【経営トピックス】 1ページ 大手コンビニでもやってしまう違法行為「欠勤・遅刻の多額罰金」にご注意!
急な欠勤に罰金を科す契約を従業員に結ばせたとして、大手コンビニエンスストア加盟店オーナーが、労働基準法違反で書類送検されました。「急に欠勤したら1回1万円の罰金を徴収」「3回の遅刻で罰金3万円を徴収」というような罰則は、違法行為です。今回の事件をきっかけに、欠勤や遅刻に関する罰則を見直してみることをお勧めします。
給与の基本は「ノーワーク・ノーペイ」
会社側から考えると、従業員の遅刻や急な欠勤は望ましいことではありません。罰則を設けたい気持ちにもなるでしょう。従業員の遅刻に関してペナルティーを設けている会社は少なくありません。「1回につきいくら」という具合に、給与から差し引く会社も存在します。

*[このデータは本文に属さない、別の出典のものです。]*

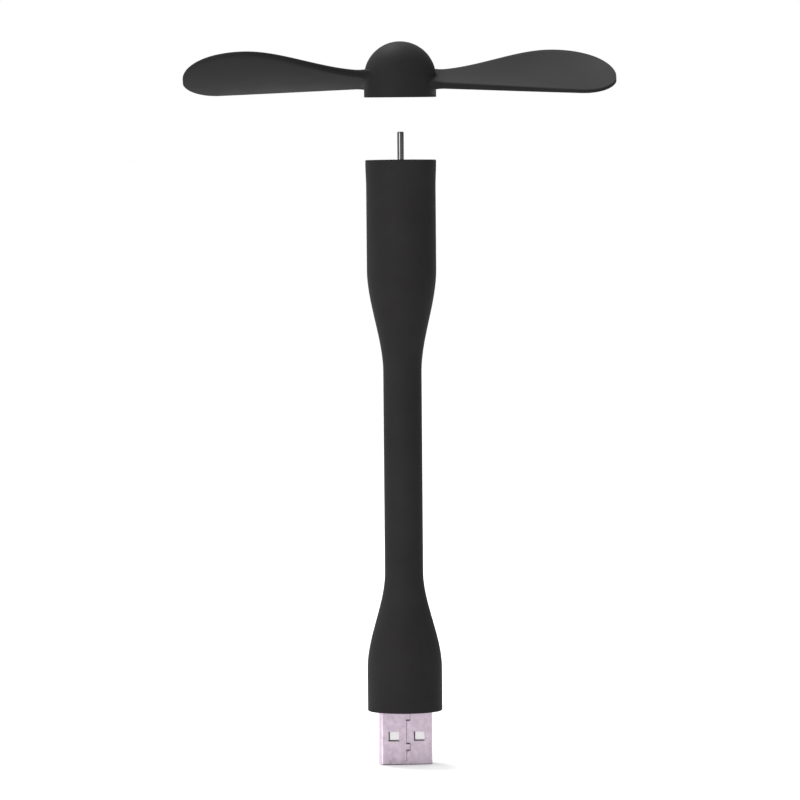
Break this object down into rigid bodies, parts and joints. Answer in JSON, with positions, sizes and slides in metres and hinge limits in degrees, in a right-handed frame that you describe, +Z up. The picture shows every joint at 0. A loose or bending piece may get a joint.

給与計算の基本原則となる考え方は、「ノーワーク・ノーペイの原則」です。労務の提供が履行されず、それが労働者の責任に帰する場合は、対応する賃金の支払義務も原則として生じません。これは、労働契約法第6条が定める「労働契約は、労働者による労務の提供と、使用者による賃金の支払いとの“双務契約”」だからです。
ただし、「ノーワーク・ノーペイの原則」はあくまでも不就労分に対して賃金を支払う義務が発生しないということです。遅刻等の制裁として、不就労分以上の賃金を控除してもいいという考えではありません。
行政解釈においても、「遅刻・早退の時間に対する賃金額を超える減給は、制裁とみなされ、労働基準法第91条に定める減給の制裁に関する規定の定めの適用を受ける」としています。もし、減給の制裁を制度として続けるならば、就業規則などに制裁の章を設け、その中に規定するなどの対応が必要です。
ただし、遅刻や早退に制裁を加える場合には、減給額を平均賃金の1日分の半額以内にしなければいけません。1賃金支払期(通常は1ヵ月)の複数回の遅刻等に対する制裁としては、減給の総額が、その支払期の賃金の10分の1以内である必要があります。したがって、それら金額を超えた罰則は法令違反にあたり、その旨が記された就業規則は無効になります。
「10分の遅刻が30分単位に切り上げ」の給与控除は減給に該当する
以上のように、遅刻に関する賃金カットには、遅刻によって勤務しなかった分の賃金を控除する「給与控除」か「減給」による制裁があります。それぞれを区別して制度設計したほうがいいでしょう。
ただし、「遅刻や早退に対して、30分単位で賃金を控除する」というように、実際は10分の遅刻でも、30分遅刻したとみなされ、給与から控除するような場合は、「減給の制裁」にみなされますので、ご注意ください。